Nicolás Maduro no para de hablar. Como más se complica la situación en Venezuela, el Presidente no deja de encontrar siempre algún tiempo para dirigirse a las masas desde la cadena nacional. Allí es el rey y emite órdenes que deben ser acatadas por un pueblo que está obligado a seguir lo que él llama la unión "cívico-militar".
No ofrece nunca una explicación plausible sobre lo que sucede en el país. Los problemas de la gente corriente según él son el efecto de las estrategias de desgaste de las elites económicas del país que buscan erosionar su Gobierno de forma inmediata y establecer un cambio de régimen. Tienen una maquinaria de propaganda en las redes sociales que no descansa.
Sus críticas hacia la oposición son duras. Ni tan siquiera considera que se trate de una oposición legítima y dirige adjetivos realmente sorprendentes para calificar a los adversarios políticos. Les llama ultraderecha o directamente "nazis". A Leopoldo López directamente lo califica de "monstruo".
El espectador probablemente se cuestione acerca de la conexión que usa Maduro para equiparar a la oposición democrática en Venezuela a la prepotencia de base racial que ejerció el movimiento nazi en la Alemania de los años 30. No hay conexión. No existe. Es un invento más de Maduro que nadie, con un mínimo de conocimiento del mundo, puede tragarse.
La última gran ocurrencia de este presidente ha sido la desarticulación de un supuesto golpe de Estado en el que un grupo de oficiales habían planificado el bombardeo del Palacio de Miraflores y de la sede de la televisión del ALBA, Telesur, así como otros espacios de interés nacional. Venezuela ya es el escenario de un thriller que no necesita guionistas de Hollywood para obtener un triunfo en taquillas.
Maduro, como los líderes de países como Cuba o Corea del Norte, parecen estar escenificando todo el tiempo una obra de teatro que, en algún momento, acaban por interiorizar y creérsela. Sus delirios acaban situándolos en un espacio del espectro político mundial que escapa a la comprensión de quien intenta hacer lecturas razonables de lo que hacen y dicen determinados líderes políticos.
No deja de sorprender la capacidad que tienen estos mandatarios para conseguir que mucha gente en sus países les crea y no contradigan sus medidas. Promueven el terror para tapar los fracasos de políticas económicas nefastas. Y aun pretenden culpabilizar de las mismas a sus adversarios. Lo tienen todo montado para que gobernar les resulte muy cómodo. En lugar de ser ellos los que asisten al pueblo, el pueblo los asiste a ellos.

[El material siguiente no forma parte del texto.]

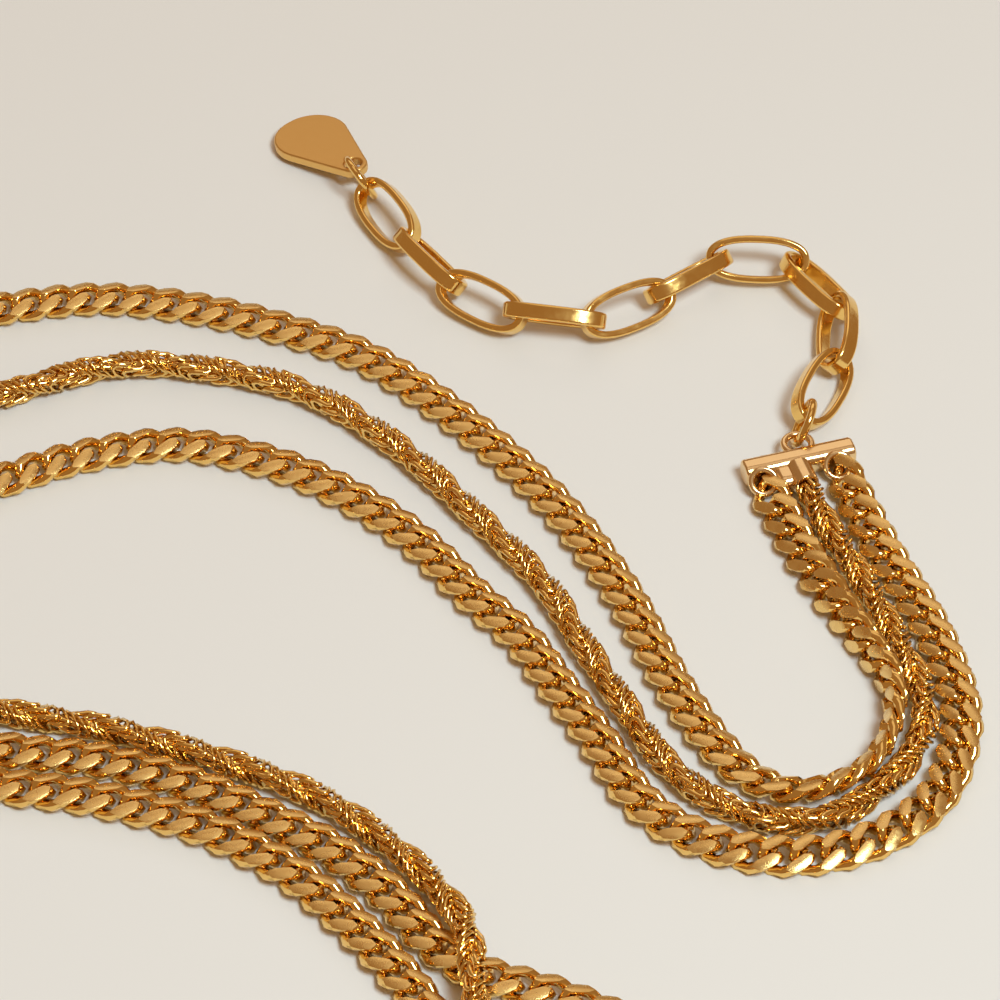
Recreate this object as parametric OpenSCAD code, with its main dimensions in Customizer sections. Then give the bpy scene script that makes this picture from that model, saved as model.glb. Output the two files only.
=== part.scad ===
// Three strand necklace in gold, laid unclasped on a flat surface.
// Millimetres, +Z up, resting on z = 0.

/* [Curb strands] */
// Length of one curb link, outside
curb_link_l = 5.3; // [5.2:0.1:5.7]
// Width of one curb link, outside
curb_link_w = 4.1; // [3.9:0.05:4.3]
// Thickness of a curb strand after both faces are filed flat
curb_thick = 1.65; // [1.5:0.05:1.9]
// Wire of a curb link
curb_wire = 1.1; // [1:0.05:1.2]
// Play between two curb links
curb_play = 0.3; // [0.2:0.05:0.4]
// Turn of each end of a curb link out of the link's middle plane
curb_twist = 57; // [52:1:60]

/* [Rope strand] */
// Diameter of the rope strand
rope_d = 2.8; // [2.4:0.1:3]
// Diameter of the rope strand's necked ends
rope_neck_d = 1.7; // [1.4:0.1:1.9]
// How far each necked end reaches into its ferrule
rope_seat = 1.4; // [1:0.1:1.8]

/* [End bars] */
// Length of an end bar
bar_l = 11.2; // [11:0.1:13]
// Width of an end bar
bar_w = 2.4; // [2.2:0.1:2.6]
// Height of an end bar
bar_h = 2.4; // [2:0.1:3]
// Rounding of the long edges of an end bar
bar_round = 0.5; // [0.2:0.1:0.9]
// Outside diameter of the tube end that holds a curb strand
eyelet_d = 3; // [2.8:0.1:3.2]
// Bore of that tube end
eyelet_bore = 2.4; // [2.2:0.1:2.5]
// Length of that tube end along its axis
eyelet_l = 0.6; // [0.5:0.1:0.8]
// Lean of the tube end's axis away from upright
eyelet_lean = 15; // [10:1:30]
// Outside diameter of the ferrule that holds the rope strand
ferrule_d = 2.6; // [2.6:0.1:3]
// Length of that ferrule in front of the bar
ferrule_l = 2.4; // [2:0.1:3]
// Outside diameter of the loop behind the bar
loop_d = 3.4; // [3.2:0.1:4]
// Wire of the loop behind the bar
loop_wire = 0.7; // [0.6:0.05:0.8]

/* [Rings] */
// Outside diameter of the ring between an end bar and what hangs on it
bar_ring_d = 5.2; // [5:0.1:5.6]
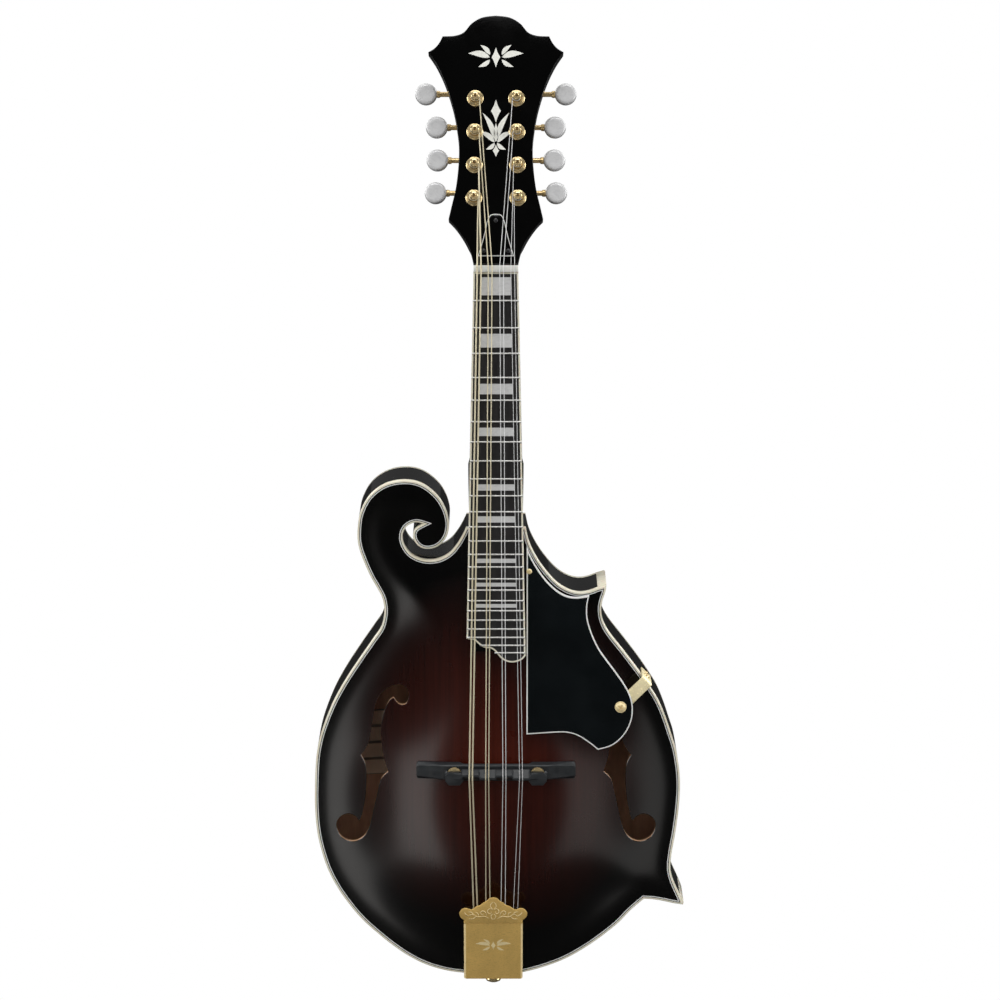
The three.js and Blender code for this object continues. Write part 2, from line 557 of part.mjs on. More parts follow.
// The pickguard floats over the soundboard, held at the board and by a bracket at the rim.
const GUARD_RUNS = [
  { step: 8, points: [[21.1, -188.5], [24, -195.5], [28.5, -203.6], [34.6, -212],
    [41.8, -219], [49, -222.9], [56, -223.8], [64.2, -222.6]] },
  { step: 10, points: [[64.2, -222.6], [62.9, -229], [62.9, -237], [64.4, -244], [67.7, -253],
    [72.3, -261.8], [82, -275.2], [87.3, -282.7], [91.5, -289.8], [93.9, -296.3],
    [94.6, -303], [93.8, -310], [90.6, -317.7], [85.4, -324.3], [79, -328.7], [70.6, -331.1]] },
  { step: 8, points: [[70.6, -331.1], [64.2, -326], [57, -321.3], [50.4, -319.2], [43, -318.8],
    [21.1, -320.2]] },
];
const GUARD_THICKNESS = 2.5;
const guardFront = (z) => -14.6 - 0.052 * (-188 - z);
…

Resulta un tanto inquietante que Venezuela vaya a seguir por mucho tiempo dirigida por líderes políticos que recurren a la fantasía y que construyen historias para acabar ordenando (que no sugerir, pedir o recomendar) unión "cívico-militar", en lugar de políticos que asuman con respeto a sus contrincantes y promuevan valores de convivencia entre los ciudadanos.
Países como Venezuela, Cuba o Corea del Norte renuncian a la convivencia democrática y apuestan por el histrionismo belicista, la recreación de escenarios bélicos forzados que, combinados con un estado de necesidad permanente de sus ciudadanos, acaba por hacer casi imposible salir de ese círculo vicioso.
Es comprensible que la gente en esos países, ante líderes que hablan con vocación de poder absoluto, acaben por sentir una gran sensación de frustración con la política. Y que perciban prácticamente como imposible que las cosas puedan llegar a cambiar o al menos a mejorar. Esos países se convierten en lugares donde solo alguna forma de evasión puede hacerlos potables para seguir viviendo en ellos.